FOXBORO — Texans defensive lineman J.J. Watt entered Foxboro as one of the more feared defensive players in the NFL, and had his name tossed around very early as a defensive player of the year candidate. He leads the league in passes batted down with 15, and has 16.5 sacks on the year with three games left to play.

But on the Monday Night Football stage, Watt went silent against right tackle Sebastian Vollmer, posting just four total tackles (two solo, two assisted) and a forced fumble that actually hurt the Texans when it resulted in a Brandon Lloyd touchdown.

Though he wasn’t a no-show on Monday, by the time his presence was felt, the Patriots had such a commanding lead that his play wasn’t the game-changer it usually is.

“We played a very good football team and they executed everything very well and had a great game plan,” Watt said after the 42-14 Patriots win. “They came in and played a great game, and we didn’t play a great game, and they won.”

The forced fumble occurred at the start of the fourth quarter when the Patriots already held a 28-7 lead. Brady completed a dump pass to Danny Woodhead on a second down and 10. Woodhead scrambled for 16 yards before Watt caught up to him and punched the ball loose.

The bounce the ball took was fitting for the Texans’ night, as Lloyd easily fell it several yards past the goal line.

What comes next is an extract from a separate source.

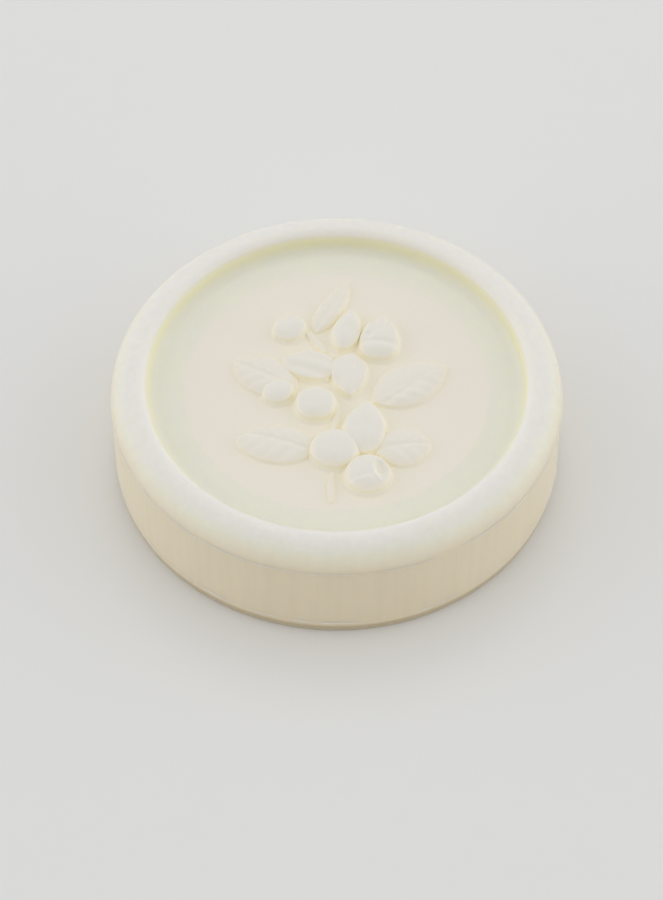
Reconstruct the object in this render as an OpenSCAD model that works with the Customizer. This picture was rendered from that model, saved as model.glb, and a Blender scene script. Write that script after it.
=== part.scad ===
// Shaving soap puck: a pressed cake with a shallow dish, and a raised sprig of leaves and
// nuts on the dish floor. The origin is at the middle of the base, +Z is up, and the foot
// of the sprig's stem points to -Y.

/* [Cake] */
// Diameter of the straight wall
cake_d = 80; // [70:0.5:100]
// Height from the base to the crest of the rim
cake_h = 22; // [19:0.5:30]
// Height of the lower flash line, where the straight wall starts
lower_line_z = 2.6; // [1.5:0.1:4]
// How far the base's edge is drawn in under the wall
base_tuck = 0.7; // [0.3:0.1:2]
// Radius of the rounded shoulder, from the straight wall to the crest
shoulder_r = 4.8; // [3.5:0.1:6]

/* [Dish] */
// Depth of the dish floor below the crest
dish_depth = 3.7; // [3.4:0.1:5]
// Width of the slope between the dish floor and the crest
dish_slope_w = 2.2; // [1.6:0.1:3]
// Radius that rounds the crest into the dish
lip_r = 1.2; // [0.8:0.1:1.5]

/* [Flash] */
// How far the flash stands out from the wall
flash_proud = 0.15; // [0.05:0.05:0.4]
// Height of a flash line
flash_h = 0.5; // [0.3:0.1:1]

/* [Sprig] */
// Size of the sprig, as a multiple of a sprig 50 mm long
sprig_size = 1; // [0.8:0.05:1.05]
// Width of the groove along the middle of a leaf
rib_w = 0.7; // [0.4:0.1:1]
// Height of a leaf's edge above the dish floor
leaf_edge_h = 0.5; // [0.3:0.1:0.8]
// Gap that a leaf keeps from a nut lying over it
sprig_gap = 0.1; // [0.05:0.05:0.3]

/* [Hidden] */
cake_r = cake_d / 2;
crest_r = cake_r - shoulder_r;
floor_z = cake_h - dish_depth;
dish_r = crest_r - dish_slope_w;
shoulder_z = cake_h - shoulder_r;

soap = [0.88, 0.85, 0.77];
soap_relief = [0.90, 0.87, 0.80];
soap_flash = [0.94, 0.92, 0.86];

arc_steps = 14;
outline_steps = 16;
smooth = 64;

// The places in a sprig piece's list. The middle is from the middle of the dish, and the
// turn is the way that its tip points, anticlockwise from +X.
MID_X = 0;
MID_Y = 1;
TURN = 2;
LONG = 3;
HALF_W = 4;
HIGH = 5;
BELLY = 6;
BLUNT = 7;

//                   x      y    turn  long  half  high belly blunt
FRONT_NUT        = [-0.3, -14.1,   90,  8.6, 4.4,  2.6, 0.90, 0.60];
OPEN_HUSK        = [ 5.4, -19.7,  105,  8.4, 4.1,  2.4, 0.95, 0.50];
DROP_NUT         = [ 5.0,  -8.8,   83, 11.4, 3.8,  2.4, 0.80, 0.65];
CENTRE_NUT       = [-3.7,  -4.3,   90,  6.4, 3.4,  2.5, 1.00, 0.42];
TOP_NUT          = [ 1.9,  12.8,   78,  9.8, 2.7,  2.2, 0.85, 0.65];
BLOSSOM          = [ 7.7,  10.8,   85,  9.8, 3.6,  2.3, 1.05, 0.45];
LEFT_BUD         = [-8.4,  13.2,   20,  6.4, 2.9,  1.9, 0.95, 0.50];
SIDE_BUD         = [-10.3, -1.4,   25,  6.2, 2.7,  1.9, 1.00, 0.50];
LEFT_PETAL       = [-5.8,   4.8,  170,  8.0, 3.4,  1.6, 0.90, 0.60];
RIGHT_PETAL      = [ 2.3,   1.4,  -88,  9.6, 3.4,  1.8, 0.80, 0.70];
LEFT_UPPER_LEAF  = [-13.2,  2.8,  150, 11.6, 4.3,  1.3, 0.90, 0.75];
LEFT_LOWER_LEAF  = [-11.2, -12.9, 174, 12.6, 4.2,  1.4, 0.90, 0.60];
RIGHT_UPPER_LEAF = [13.4,   0.8,   31, 14.2, 4.5,  1.4, 0.90, 0.85];
RIGHT_LOWER_LEAF = [12.2, -13.6,    4,  8.2, 4.1,  1.5, 1.00, 0.60];
TOP_LEAF         = [-0.6,  18.8,   62, 13.2, 2.3,  1.2, 0.80, 0.85];

// A stem is [start x, start y, end x, end y, start radius, end radius]
LOWER_STEM  = [-1.0, -25.2, -0.8, -19.6, 0.50, 0.40];
MIDDLE_STEM = [-0.5,  -9.3,  0.2,  -6.2, 0.55, 0.55];
UPPER_STEM  = [-5.0,  12.4, -2.3,   8.4, 0.60, 0.55];

// A bead is [x, y, radius]
SEED_BEADS = [[-0.8, 6.6, 0.9], [-1.3, 4.9, 0.8], [-1.2, 3.3, 0.75], [-1.7, 1.9, 0.7]];

// Points on an elliptical arc about [x, z], from angle a to angle b
function arc(x, z, rx, rz, a, b) =
    [for (i = [0 : arc_steps])
        let (t = a + (b - a) * i / arc_steps)
        [x + rx * cos(t), z + rz * sin(t)]];

// Half width of a sprig piece at t, which runs from 0 at its base to 1 at its tip
function half_width(p, t) =
    t <= 0 || t >= 1 ? 0 : p[HALF_W] * pow(sin(180 * pow(t, p[BELLY])), p[BLUNT]);

// One side of a sprig piece's outline, from base to tip
function side(p) =
    [for (i = [0 : outline_steps])
        let (t = (1 - cos(180 * i / outline_steps)) / 2)
        [(t - 0.5) * p[LONG], half_width(p, t)]];

// Radius of the circle through the ends and the crown of an arch
function arch_r(span, rise) = (span * span / 4 + rise * rise) / (2 * rise);

// ---- The cake ----

module cake_profile() {
    lip_x = crest_r - lip_r;
    polygon(concat(
        [[0, 0]],
        arc(cake_r - base_tuck, lower_line_z, base_tuck, lower_line_z, -90, 0),
        arc(crest_r, shoulder_z, shoulder_r, shoulder_r, 0, 90),
        arc(crest_r, cake_h - lip_r, lip_r, lip_r, 90, 150),
        [[dish_r, floor_z], [0, floor_z]]));
}

module puck_body() {
    color(soap)
        rotate_extrude($fn = smooth * 2)
            cake_profile();
}

// A thin ring of flash whose back lies on the wall
module flash_line(mid_z) {
    color(soap_flash)
        rotate_extrude($fn = smooth * 2)
            polygon([[cake_r, mid_z - flash_h / 2],
                     [cake_r + flash_proud, mid_z - flash_h / 6],
                     [cake_r + flash_proud, mid_z + flash_h / 6],
                     [cake_r, mid_z + flash_h / 2]]);
}

module upper_flash() { flash_line(shoulder_z - flash_h / 2); }

module lower_flash() { flash_line(lower_line_z + flash_h / 2); }

// ---- Shapes of the sprig ----

// Places the sprig on the dish floor, and cuts off what would be below it
module on_floor() {
    room = 2 * dish_r;
    translate([0, 0, floor_z])
        scale(sprig_size)
            intersection() {
                union() children();
                translate([-room / 2, -room / 2, 0]) cube([room, room, room / 4]);
            }
}

module lay(p) {
    translate([p[MID_X], p[MID_Y], 0])
        rotate([0, 0, p[TURN]])
            children();
}

// A piece's outline, made larger all round by grow
module outline(p, grow = 0) {
    q = [for (i = [0 : BLUNT]) i == LONG ? p[i] + 2 * grow : i == HALF_W ? p[i] + grow : p[i]];
    half = side(q);
    polygon(concat(half, [for (i = [outline_steps - 1 : -1 : 1]) [half[i][0], -half[i][1]]]));
}

// The upright space over a piece's outline, cut out of what lies under the piece
module room_for(p) {
    lay(p) translate([0, 0, -1]) linear_extrude(12) outline(p, sprig_gap);
}

// A nut lies on its side, turned about its long axis and sunk until it is HIGH tall
module nut(p) {
    lay(p)
        translate([0, 0, p[HIGH] - p[HALF_W]])
            rotate([0, 90, 0])
                rotate_extrude($fn = smooth)
                    polygon([for (q = side(p)) [q[1], q[0]]]);
}

// A leaf is an outline under a crown that falls to its ends and its sides
module leaf(p) {
    rise = p[HIGH] - leaf_edge_h;
    long_r = arch_r(p[LONG], rise);
    side_r = arch_r(2 * p[HALF_W], rise);
    lay(p)
        difference() {
            intersection() {
                linear_extrude(p[HIGH] + 1) outline(p);
                translate([0, 0, p[HIGH] - long_r]) sphere(long_r, $fn = smooth * 2);
                translate([0, 0, p[HIGH] - side_r])
                    rotate([0, 90, 0])
                        cylinder(r = side_r, h = 2 * p[LONG], center = true, $fn = smooth * 2);
            }
            translate([0, 0, p[HIGH] - long_r])
                rotate([90, 0, 0])
                    rotate_extrude($fn = smooth * 2)
                        translate([long_r, 0]) circle(rib_w / 2, $fn = 24);
        }
}

// A round stem lies half sunk, with round ends
module stem(s) {
    run = [s[2] - s[0], s[3] - s[1]];
    translate([s[0], s[1], 0])
        rotate([0, 90, atan2(run[1], run[0])]) {
            cylinder(r1 = s[4], r2 = s[5], h = norm(run), $fn = smooth);
            sphere(s[4], $fn = smooth);
            translate([0, 0, norm(run)]) sphere(s[5], $fn = smooth);
        }
}

// ---- The pieces of the sprig, from the top layer down ----

module front_nut() { color(soap_relief) on_floor() nut(FRONT_NUT); }

module open_husk() {
    cup_r = 2.3;
    cup_at = [6.9, -20.1, OPEN_HUSK[HIGH] + 1.2];
    color(soap_relief) on_floor()
        difference() {
            nut(OPEN_HUSK);
            room_for(FRONT_NUT);
            translate(cup_at) sphere(cup_r, $fn = smooth);
        }
}

module drop_nut() {
    color(soap_relief) on_floor()
        difference() {
            nut(DROP_NUT);
            room_for(FRONT_NUT);
            room_for(OPEN_HUSK);
        }
}

module centre_nut() { color(soap_relief) on_floor() nut(CENTRE_NUT); }

module top_nut() { color(soap_relief) on_floor() nut(TOP_NUT); }

// The blossom is a blunt nut with notches that part its far end into sepals
module blossom() {
    notch_at = 1.2;
    notch_l = 5;
    notch_w = 1.1;
    color(soap_relief) on_floor()
        difference() {
            nut(BLOSSOM);
            for (turn = [-21, 21])
                lay(BLOSSOM) rotate([0, 0, turn]) translate([notch_at, 0, -1]) linear_extrude(6)
                    polygon([[0, 0], [notch_l, -notch_w / 2], [notch_l, notch_w / 2]]);
            room_for(TOP_NUT);
        }
}

module left_bud() { color(soap_relief) on_floor() nut(LEFT_BUD); }

module side_bud() {
    color(soap_relief) on_floor()
        difference() {
            nut(SIDE_BUD);
            room_for(CENTRE_NUT);
        }
}

module right_petal() {
    color(soap_relief) on_floor()
        difference() {
            nut(RIGHT_PETAL);
            room_for(DROP_NUT);
            room_for(CENTRE_NUT);
            room_for(TOP_NUT);
            room_for(BLOSSOM);
        }
}

module left_petal() {
    color(soap_relief) on_floor()
        difference() {
            leaf(LEFT_PETAL);
            room_for(CENTRE_NUT);
            room_for(RIGHT_PETAL);
            room_for(SIDE_BUD);
        }
}

module seed_beads() {
    color(soap_relief) on_floor()
        difference() {
            for (b = SEED_BEADS) translate([b[0], b[1], 0]) sphere(b[2], $fn = smooth);
            room_for(RIGHT_PETAL);
            room_for(LEFT_PETAL);
            room_for(TOP_NUT);
        }
}

module left_upper_leaf() {
    color(soap_relief) on_floor()
        difference() {
            leaf(LEFT_UPPER_LEAF);
            room_for(SIDE_BUD);
            room_for(LEFT_PETAL);
        }
}

module left_lower_leaf() {
    color(soap_relief) on_floor()
        difference() {
            leaf(LEFT_LOWER_LEAF);
            room_for(FRONT_NUT);
        }
}

module right_upper_leaf() {
    color(soap_relief) on_floor()
        difference() {
            leaf(RIGHT_UPPER_LEAF);
            room_for(DROP_NUT);
            room_for(BLOSSOM);
        }
}

module right_lower_leaf() {
    color(soap_relief) on_floor()
        difference() {
            leaf(RIGHT_LOWER_LEAF);
            room_for(DROP_NUT);
            room_for(OPEN_HUSK);
        }
}

module top_leaf() {
    color(soap_relief) on_floor()
        difference() {
            leaf(TOP_LEAF);
            room_for(TOP_NUT);
        }
}

module lower_stem() { color(soap_relief) on_floor() stem(LOWER_STEM); }

module middle_stem() {
    color(soap_relief) on_floor()
        difference() {
            stem(MIDDLE_STEM);
            room_for(FRONT_NUT);
            room_for(CENTRE_NUT);
            room_for(DROP_NUT);
        }
}

module upper_stem() {
    color(soap_relief) on_floor()
        difference() {
            stem(UPPER_STEM);
            room_for(TOP_LEAF);
            room_for(LEFT_PETAL);
            room_for(LEFT_BUD);
        }
}

puck_body();
upper_flash();
lower_flash();
lower_stem();
middle_stem();
upper_stem();
front_nut();
drop_nut();
centre_nut();
top_nut();
left_bud();
side_bud();
open_husk();
blossom();
left_petal();
right_petal();
seed_beads();
left_upper_leaf();
left_lower_leaf();
right_upper_leaf();
right_lower_leaf();
top_leaf();
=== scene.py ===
# %% [markdown]
# # A puck of shaving soap
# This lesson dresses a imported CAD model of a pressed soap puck: a round cake with a shallow dish and a low
# sprig of leaves and nuts on the dish floor. The CAD model comes in first and stays where it is, because
# every size and place below is read from it.

# %% Load the frame
import math
import bmesh
import bpy
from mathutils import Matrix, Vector, noise


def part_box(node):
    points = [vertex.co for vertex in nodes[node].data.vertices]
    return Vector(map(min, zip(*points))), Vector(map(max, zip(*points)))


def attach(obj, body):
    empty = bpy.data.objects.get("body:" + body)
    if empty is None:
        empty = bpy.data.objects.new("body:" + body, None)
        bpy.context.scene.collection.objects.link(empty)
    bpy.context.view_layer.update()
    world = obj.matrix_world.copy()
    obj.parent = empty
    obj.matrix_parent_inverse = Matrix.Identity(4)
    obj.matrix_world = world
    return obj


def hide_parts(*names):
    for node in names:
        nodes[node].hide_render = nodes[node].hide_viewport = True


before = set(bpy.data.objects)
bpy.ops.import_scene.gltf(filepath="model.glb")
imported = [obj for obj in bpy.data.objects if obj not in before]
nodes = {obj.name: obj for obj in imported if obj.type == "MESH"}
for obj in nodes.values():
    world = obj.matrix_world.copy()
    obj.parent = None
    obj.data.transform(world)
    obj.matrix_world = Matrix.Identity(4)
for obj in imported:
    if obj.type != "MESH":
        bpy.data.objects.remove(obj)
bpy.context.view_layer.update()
MM = 0.001
print("CAD nodes:", len(nodes))

# %% [markdown]
# ## Sizes taken from the CAD
# A turned cake is settled by a few radii and heights. The boxes of the nodes give most of them. The radii
# of the base, the crest and the dish aren't the edges of any box, so they are read off the cake's own
# points: the widest point at that height.

# %% Read the sizes
SAME_HEIGHT = 0.01 * MM


def widest_at(node, z, limit=math.inf):
    """Radius of a node's widest point at height z, inside the limit."""
    near = [v.co for v in nodes[node].data.vertices if abs(v.co.z - z) < SAME_HEIGHT]
    return max(r for r in (math.hypot(co.x, co.y) for co in near) if r < limit)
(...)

“A play like that is just tough luck,” Watt said. “I came from the back side and forced a fumble and they get a touchdown out of it. Just a tough night.”

The Patriots now sit a single game behind the Texans in the AFC standings with three games left in the regular season. Both Denver and New England have records of 10-3, while Houston is 11-2. And the Pats have the tiebreaker against both teams.

Watt said that, with two games left against the (now) 9-4 Colts, the focus is more on winning the division more so than taking the top seed in the conference. There are now three teams that could viably win the AFC and receive a first-round bye plus home field advantage.

“We’re 11-2 and we still control our destiny,” he said. “We control everything. We are going to go back and focus on winning the division and locking that up. Everything is in front of us.”